Eager Updates For Overlapped Communication and Computation in DiLoCo
Satyen Kale, Arthur Douillard, Yanislav Donchev
2025-02-19
Summary
This paper talks about improving a method called DiLoCo, which is used to train very large AI models across multiple computers or datacenters. The researchers found a way to make the training process faster by allowing different parts of the process to happen at the same time, instead of waiting for each part to finish before starting the next.
What's the problem?
DiLoCo is good at reducing how much different computers need to talk to each other when training AI models, but it still has moments where everything has to stop and wait for updates to be shared. This waiting time can slow down the whole process, especially when the computers are far apart and can't send information to each other quickly.
What's the solution?
The researchers came up with a technique called 'eager updates' that lets the computers keep working on their individual tasks while they're sharing updates with each other.

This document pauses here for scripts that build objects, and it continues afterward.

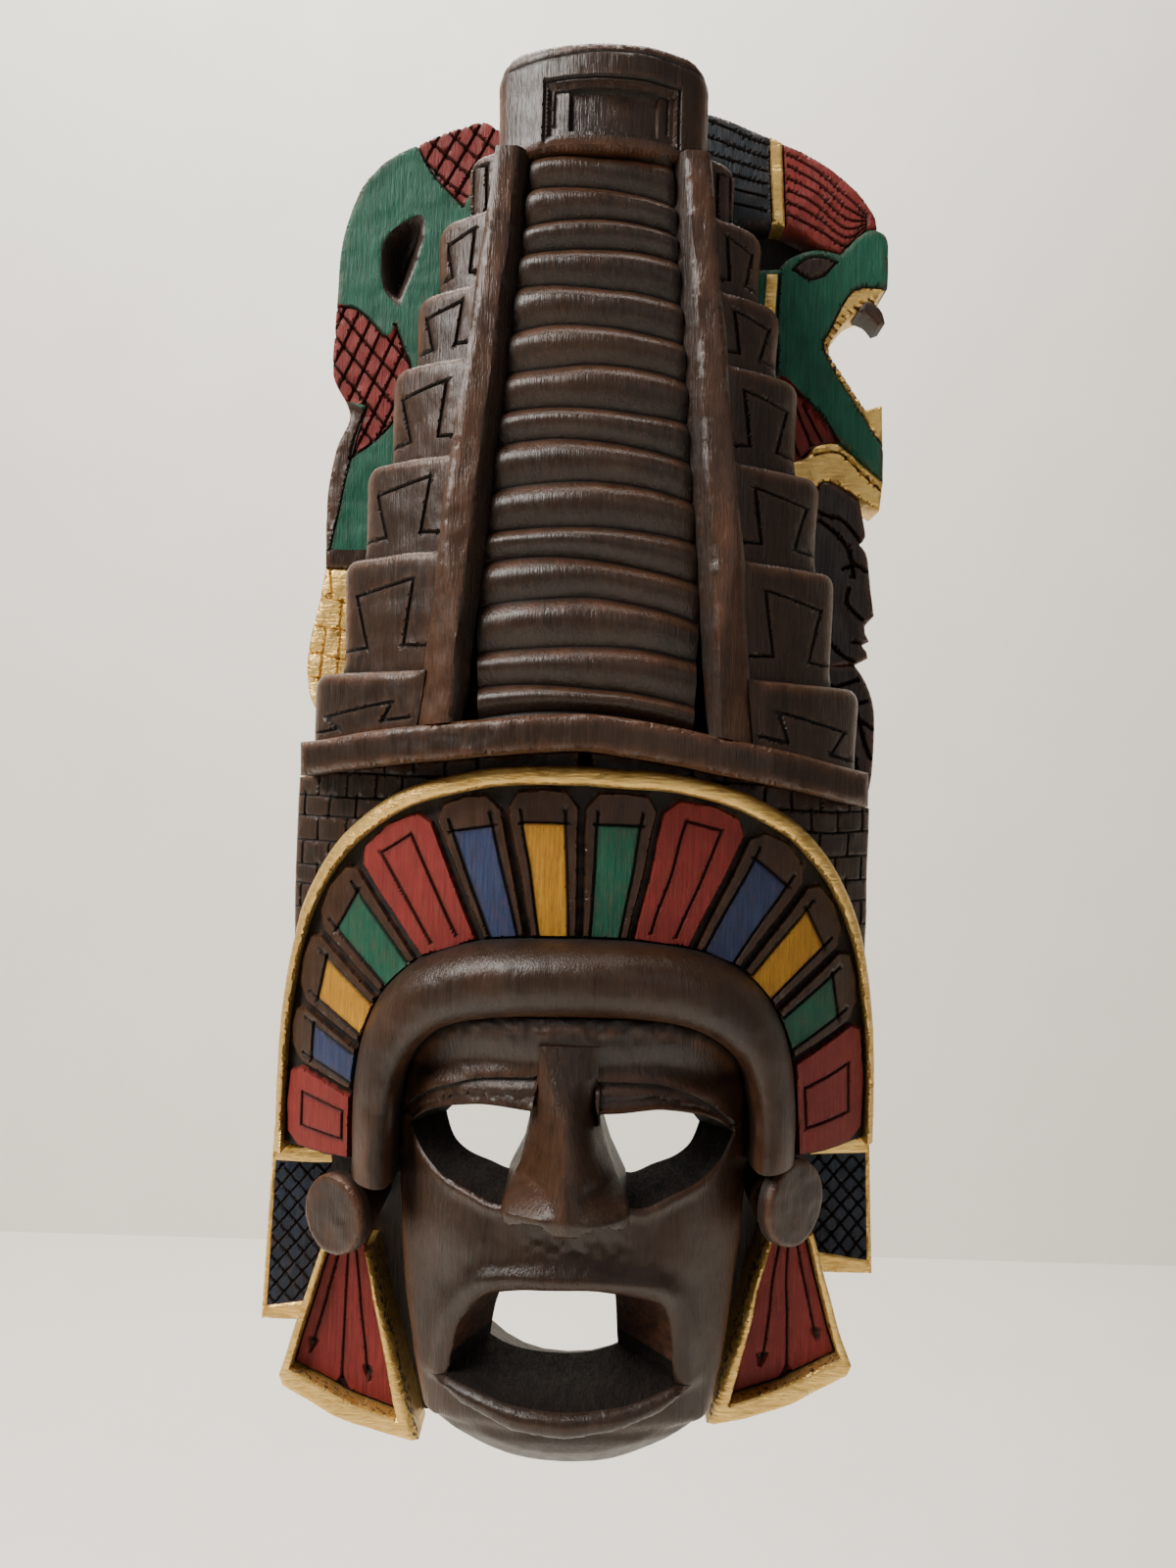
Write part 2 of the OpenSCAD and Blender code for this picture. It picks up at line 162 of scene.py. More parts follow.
def hatch(polygon, angle, spacing):
    """Parallel lines across a polygon, each cut off at its outline."""
    c, s = math.cos(math.radians(angle)), math.sin(math.radians(angle))
    turned = [(x * c + z * s, -x * s + z * c) for x, z in polygon]
    low, high = min(q[1] for q in turned), max(q[1] for q in turned)
    out, level_z = [], low + spacing * 0.5
    while level_z < high:
        cuts = []
        for (x0, z0), (x1, z1) in segments(turned):
            if (z0 > level_z) != (z1 > level_z):
                cuts.append(x0 + (x1 - x0) * (level_z - z0) / (z1 - z0))
        cuts.sort()
        for a, b in zip(cuts[::2], cuts[1::2]):
            if b - a > 2:
                out.append([(q * c - level_z * s, q * s + level_z * c) for q in (a + 0.6, b - 0.6)])
        level_z += spacing
    return out


def segments(points, closed=True):
    pairs = list(zip(points, points[1:]))
    return pairs + [(points[-1], points[0])] if closed else pairs


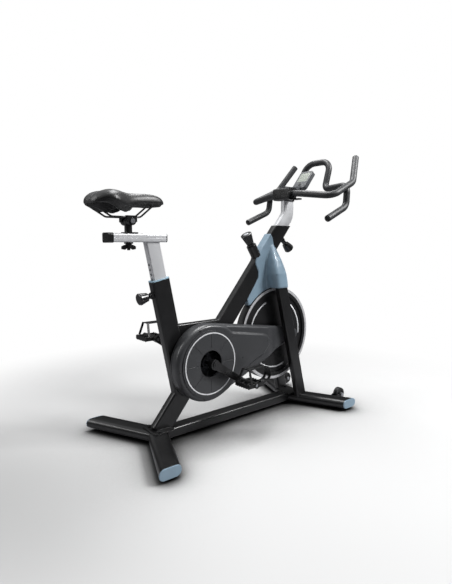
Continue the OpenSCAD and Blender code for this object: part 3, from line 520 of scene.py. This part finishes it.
# Stations of the cover from tail to nose: x, half width, top, skirt's lower edge, underside, channel depth
SADDLE = np.array([
    (-482, 36, 967, 943, 950, 6), (-475, 60, 978, 944, 951, 11), (-456, 84, 988, 948, 953, 15),
    (-436, 94, 995, 945, 953, 15), (-418, 96, 999, 935, 951, 12), (-400, 92, 999, 925, 949, 10),
    (-380, 82, 997, 920, 948, 8), (-358, 69, 993, 919, 948, 6), (-338, 58, 991, 926, 949, 4),
    (-318, 49, 991, 940, 951, 3), (-292, 42, 992, 948, 953, 2), (-254, 35, 994, 950, 954, 1),
    (-218, 30, 994, 951, 957, 1), (-193, 25, 989, 952, 958, 0), (-177, 18, 980, 954, 960, 0),
    (-171, 11, 970, 956, 961, 0),
], float)


def saddle_at(x):
    """The table's half width, top, skirt, underside and channel at any x."""
    return [float(np.interp(x, SADDLE[:, 0], SADDLE[:, k])) for k in range(1, 6)]


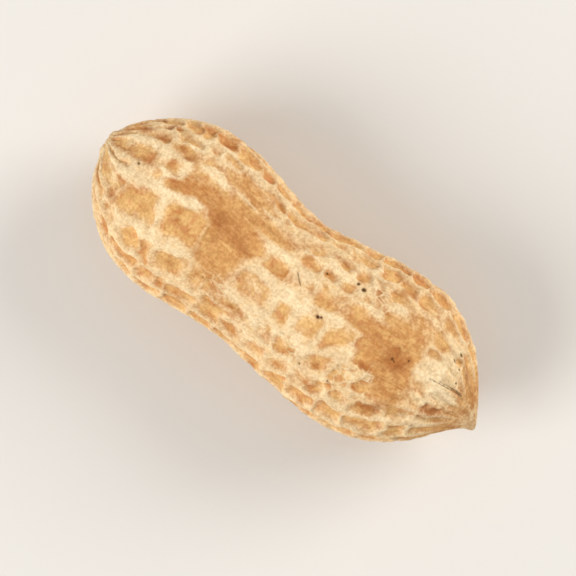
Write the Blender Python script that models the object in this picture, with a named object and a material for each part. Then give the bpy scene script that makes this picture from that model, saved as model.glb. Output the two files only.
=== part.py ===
"""A peanut in its shell: one dry pod with two lobes, lying on its side.

The pod grew as one piece, so it is one closed solid. Its lobes, waist and beak come from an
outline that is turned nearly round. Its raised net is drawn flat, as on a map, and is then
wrapped on the pod. Sizes are in millimetres and degrees until the last step turns them into
metres. +X runs from the stem end to the beak, +Z is up, and the pod rests on z = 0.
"""

import math

import bmesh
import bpy
import numpy as np

MM = 0.001
SEED = 7

# The outline seen from above: place along X, half width, and the middle's place on Y and on Z.
OUTLINE = (
    (-21.0, 0.0, 1.2, 7.6),
    (-20.4, 2.9, 0.7, 7.6),
    (-18.9, 4.85, 0.4, 7.55),
    (-16.2, 6.9, 0.35, 7.5),
    (-11.2, 8.2, 0.35, 7.5),
    (-6.6, 7.65, 0.1, 7.5),
    (-1.8, 7.1, -0.3, 7.55),
    (3.2, 7.75, -0.35, 7.55),
    (8.7, 8.3, -0.1, 7.6),
    (12.8, 7.65, 0.2, 7.5),
    (16.2, 5.7, 0.4, 7.3),
    (18.8, 3.0, 0.5, 6.9),
    (20.1, 1.3, 0.2, 6.5),
    (21.0, 0.0, -0.4, 6.1),
)
HEIGHT_OVER_WIDTH = 0.95
OUTLINE_SAMPLES = 600

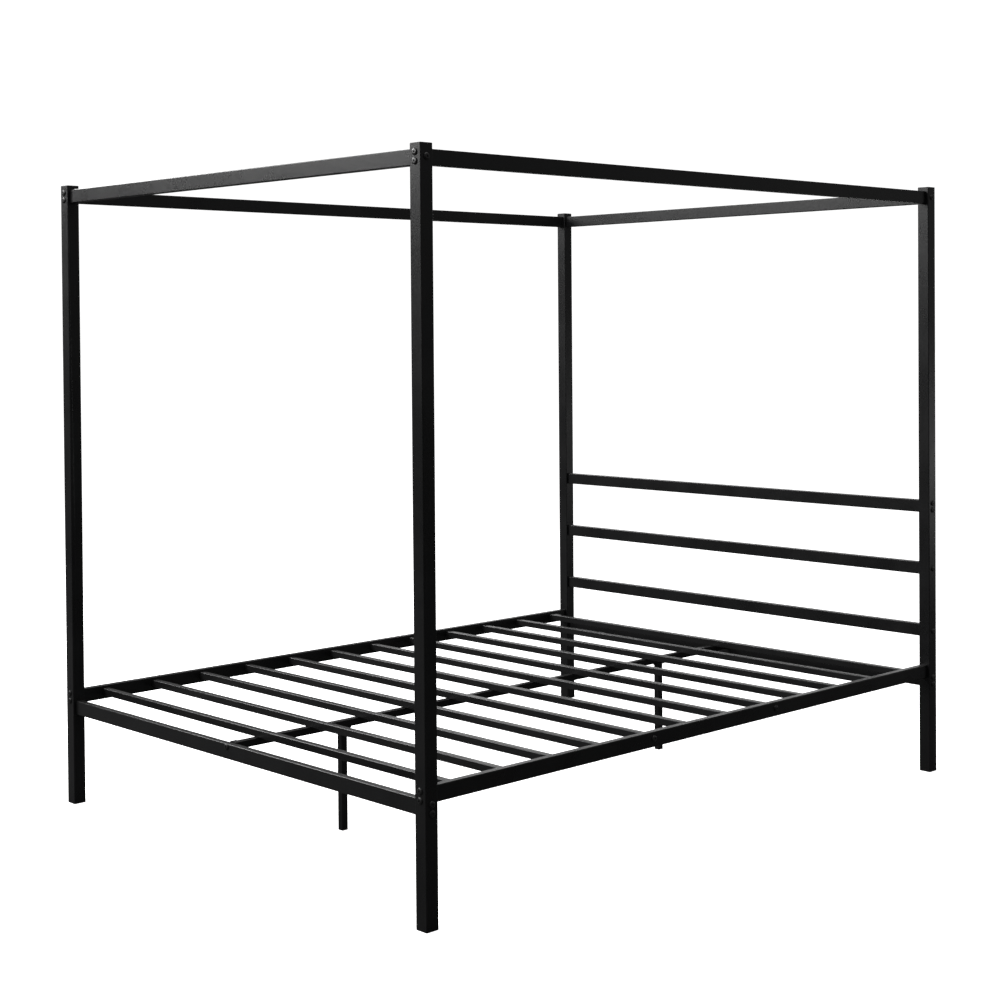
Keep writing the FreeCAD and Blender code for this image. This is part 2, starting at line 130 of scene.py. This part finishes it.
def build_dust_and_top_sheen():
    """Household dust on what faces up, thinning out in patches; it also lightens those faces as a painted
    sheen of light from above.
    """
    tree, given, result = start_group("dust_and_top_sheen", {"Amount": 0.3}, ["Dust"])
    geometry = tree.nodes.new("ShaderNodeNewGeometry")
    facing = tree.nodes.new("ShaderNodeSeparateXYZ")
    tree.links.new(geometry.outputs["Normal"], facing.inputs[0])
    upward = add_range(tree, facing.outputs["Z"], 0.55, 0.98)
    place = tree.nodes.new("ShaderNodeTexCoord").outputs["Object"]
    clouds = add_range(tree, add_noise(tree, place, 16.0, detail=6.0, roughness=0.7), 0.35, 0.75)
    specks = add_range(tree, add_noise(tree, place, 900.0, detail=1.0), 0.5, 0.72)
    cloud_share = add_math(tree, "MULTIPLY", clouds, 0.7)
    speck_share = add_math(tree, "MULTIPLY", specks, 0.3)
    lying = add_math(tree, "ADD", cloud_share, speck_share)
    # The mask is partly dust and partly painted sheen on the upward faces.
    dust_and_sheen = add_math(tree, "MULTIPLY", add_math(tree, "MULTIPLY", upward, lying), given.outputs["Amount"])
    tree.links.new(dust_and_sheen, result.inputs["Dust"])
    return tree


surface_grain = build_surface_grain()
rounded_edge = build_rounded_edge()
dust_and_top_sheen = build_dust_and_top_sheen()


def add_group(tree, group, **values):
    """Place a shared group in a material with its own values."""
    node = tree.nodes.new("ShaderNodeGroup")
    node.node_tree = group
    for label, value in values.items():
        node.inputs[label.replace("_", " ")].default_value = value
    return node.outputs


def mix_colour(tree, mask, first, second):
    """Blend two colours by a mask; either may be a colour or another node's output."""
    node = tree.nodes.new("ShaderNodeMix")
    node.data_type = "RGBA"
    tree.links.new(mask, node.inputs["Factor"])
    for label, colour in (("A", first), ("B", second)):
        socket = [entry for entry in node.inputs if entry.name == label and entry.type == "RGBA"][0]
        if isinstance(colour, bpy.types.NodeSocket):
            tree.links.new(colour, socket)
        else:
            socket.default_value = (*colour, 1.0)
    return [output for output in node.outputs if output.type == "RGBA"][0]


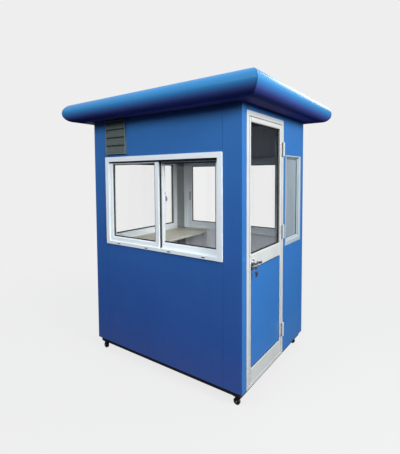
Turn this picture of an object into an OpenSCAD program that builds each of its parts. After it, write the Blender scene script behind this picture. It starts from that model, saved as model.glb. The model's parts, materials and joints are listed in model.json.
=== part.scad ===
// Guard booth on casters: sandwich-panel walls, sliding windows, a glazed door,
// a bullnose roof and a desk. Millimetres, +Z up. The origin is on the ground,
// in the middle of the booth. The front window faces -Y and the door faces +X.

/* [Wall box] */
// Length over the walls, along the front window
body_l = 1500; // [1400:10:2200]
// Depth over the walls, along the door side
body_w = 1200; // [1190:10:1800]
// Height of the walls from base frame to soffit
wall_h = 1980; // [1978:10:2600]
// Thickness of the wall panels
wall_t = 50; // [40:5:75]
// Thickness of the floor deck
floor_t = 18; // [12:1:30]

/* [Roof] */
// Overhang beyond the door wall and its opposite
roof_over_x = 200; // [120:10:320]
// Overhang beyond the front and back walls
roof_over_y = 195; // [120:5:320]
// Thickness of the roof, also the height of its round edge
roof_t = 155; // [100:5:200]
// Flat strip of the edge piece behind its round nose
fascia_back = 20; // [10:1:40]

/* [Base and casters] */
// Side of the square tube in the base frame
base_tube = 40; // [30:5:60]
// How far the base frame stands in from the wall face
base_inset = 20; // [10:1:30]
// Place of the two cross tubes, from the middle
cross_x = 240; // [150:10:400]
// Height of a caster under the base frame
caster_h = 75; // [70:1:110]
// Caster's centre in from the wall faces
caster_inset = 55; // [50:1:80]
// Diameter of a caster wheel
wheel_d = 50; // [40:1:54]
// Width of a caster wheel
wheel_w = 20; // [14:1:26]
// How far a wheel trails its swivel
caster_trail = 14; // [8:1:18]

/* [Front and back windows] */
// Width of the frame
win_w = 1200; // [1000:10:1240]
// Height of the frame
win_h = 760; // [600:10:800]
// Sill height above the base frame, for all windows
sill = 900; // [700:10:940]
// Face width of jambs and head
win_face = 40; // [30:1:60]
// Face height of the sill member
win_sill_face = 28; // [20:1:50]
// How far window frames stand proud of the wall
win_proud = 8; // [2:1:15]
// Depth of the sliding window's frame
win_depth = 80; // [78:1:100]
// Depth that a sash sits in its track
track = 10; // [6:1:14]
// Thickness of a sash
sash_t = 26; // [22:1:28]
// Stile of a sash at the jamb
sash_stile = 52; // [40:1:60]
// Stile of a sash where the two meet
meet_stile = 42; // [30:1:50]
// Top rail of a sash
sash_top = 30; // [24:1:50]
// Bottom rail of a sash
sash_bottom = 52; // [40:1:70]

/* [Fixed windows] */
// Width of the fixed window opposite the door
left_win_w = 1040; // [800:10:1060]
// Face width of its members
left_face = 42; // [30:1:60]
// Width of the window beside the door
side_win_w = 368; // [250:1:372]
// Its jamb next to the door
side_near = 20; // [14:1:40]
// Its jamb at the far corner
side_far = 34; // [20:1:45]
// Its head member
side_head = 16; // [14:1:40]
// Its sill member
side_sill = 45; // [25:1:60]
// Depth of both fixed frames
fix_depth = 62; // [50:1:80]

/* [Door] */
// Width of the door frame
door_w = 650; // [540:1:654]
// Height of the door frame
door_h = 1936; // [1850:1:1960]
// Corner post's width beside the door frame
door_leg = 63; // [55:1:120]
// Corner post's width beyond the side window
far_leg = 75; // [55:1:120]
// Face width of the door frame
door_face = 36; // [25:1:50]
// Height of the threshold
threshold = 20; // [12:1:24]
// Gap around the leaf
door_gap = 5; // [5:0.5:7]
// Thickness of the leaf
leaf_t = 38; // [34:1:40]
// Face width of the leaf's stiles
leaf_stile = 26; // [22:1:60]
// Height of the leaf's top rail
leaf_top = 34; // [25:1:80]
// Bottom edge of the leaf's middle rail above the base frame
rail_z = 842; // [700:1:1000]
// Height of the middle rail
rail_h = 104; // [90:1:140]
// Top edge of the bottom rail above the base frame
leaf_bottom = 134; // [80:1:220]
// Thickness of the lower panel
leaf_panel_t = 30; // [20:1:32]
// Height of a hinge
hinge_h = 110; // [80:1:130]
// Radius of a hinge knuckle
knuckle_r = 10; // [8:0.5:12]
// Radius of a hinge pin
pin_r = 4; // [3:0.5:5]
// Lever's distance from the leaf's edge
backset = 40; // [36:1:60]
// Lever's height above the base frame
lever_z = 893; // [860:1:920]
// Length of the lever's arm
lever_len = 92; // [70:1:120]
// Radius of the round plate behind the lever
rose_r = 22; // [18:1:24]

/* [Vent] */
// Width of the vent box
vent_w = 242; // [160:1:300]
// Height of the vent box
vent_h = 286; // [200:1:290]
// Vent's edge in from the front window's edge
vent_in = 22; // [15:1:60]
// Vent's lower edge above the window
vent_up = 24; // [15:1:26]
// How far the vent box stands out of the wall
vent_proud = 18; // [8:1:30]
// Thickness of the vent box's sides
vent_wall = 6; // [4:1:10]
// Number of louvre slats
slats = 4; // [3:1:6]

/* [Desk] */
// Height of the desk's top above the base frame
desk_z = 880; // [700:5:890]
// Depth of the desk out from the wall
desk_d = 400; // [250:10:600]
// Thickness of the desk top
desk_t = 22; // [16:1:40]
// Side of the bearers under the desk
bearer = 30; // [20:1:45]

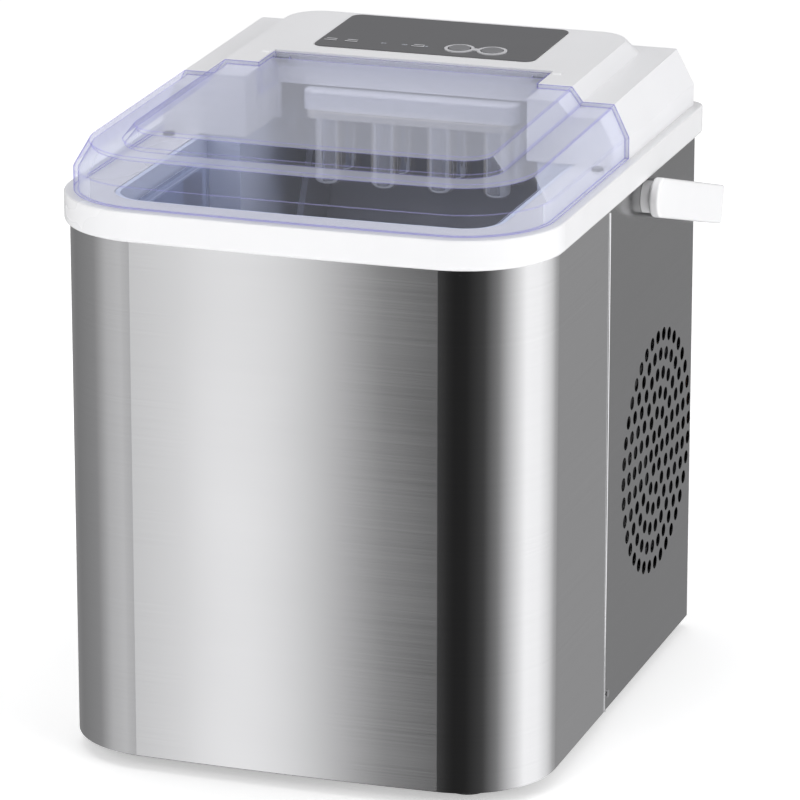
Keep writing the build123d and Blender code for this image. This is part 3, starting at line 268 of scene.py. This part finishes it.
@dataclass(frozen=True)
class BrushedSteel(Finish):
    """Stainless sheet with fine straight lines."""

    grain: Grain = Grain.LEVEL
    roughness: float = 0.15
    streak: float = 0.02
    anisotropy: float = 0.6

    def build(self, board: NodeBoard) -> None:
        """Lines in colour, roughness and height, along the grain.

        Args:
            board: The material's node board.
        """
        shader = board.add("BsdfPrincipled")
        fine = board.noise(board.place(self.grain.value), 1.0, 2.0, 0.6)
        cloud = board.noise(board.place(), 9.0, 2.0)
        tone = board.blend(
            board.ranged(fine, 0.0, 1.0), shade(self.colour, 1 - self.streak), shade(self.colour, 1 + self.streak)
        )
        board.link(tone, shader.inputs["Base Color"])
        rough = board.add("Math", operation="ADD")
        board.link(board.ranged(fine, -0.015, 0.015), rough.inputs[0])
        board.link(board.ranged(cloud, self.roughness - 0.015, self.roughness + 0.015), rough.inputs[1])
        board.link(rough.outputs["Value"], shader.inputs["Roughness"])
        board.link(board.bump(fine, 0.06, 0.00001), shader.inputs["Normal"])
        shader.inputs["Metallic"].default_value = 1.0
        shader.inputs["Anisotropic"].default_value = self.anisotropy
        shader.inputs["Anisotropic Rotation"].default_value = 0.25
        along = board.add("Tangent", direction_type="RADIAL", axis="Z")
        board.link(along.outputs["Tangent"], shader.inputs["Tangent"])
        board.surface(shader.outputs["BSDF"])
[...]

It's like letting students continue working on their part of a group project while the teacher is collecting and combining everyone's work, instead of making everyone stop and wait.
Why it matters?
This matters because it can make training very large AI models much faster, especially when using computers that are spread out across different locations. Faster training means AI researchers can experiment more quickly and potentially create more advanced AI systems in less time. It also means that organizations with computers in different places can work together more efficiently to build powerful AI models.
Abstract
Distributed optimization methods such as DiLoCo have been shown to be effective in training very large models across multiple distributed workers, such as datacenters. These methods split updates into two parts: an inner optimization phase, where the workers independently execute multiple optimization steps on their own local data, and an outer optimization step, where the inner updates are synchronized. While such approaches require orders of magnitude less communication than standard data-parallel training, in settings where the workers are datacenters, even the limited communication requirements of these approaches can still cause significant slow downs due to the blocking necessary at each outer optimization step. In this paper, we investigate techniques to mitigate this issue by overlapping communication with computation in a manner that allows the outer optimization step to fully overlap with the inner optimization phase. We show that a particular variant, dubbed eager updates, provides competitive performance with standard DiLoCo in settings with low bandwidth between workers.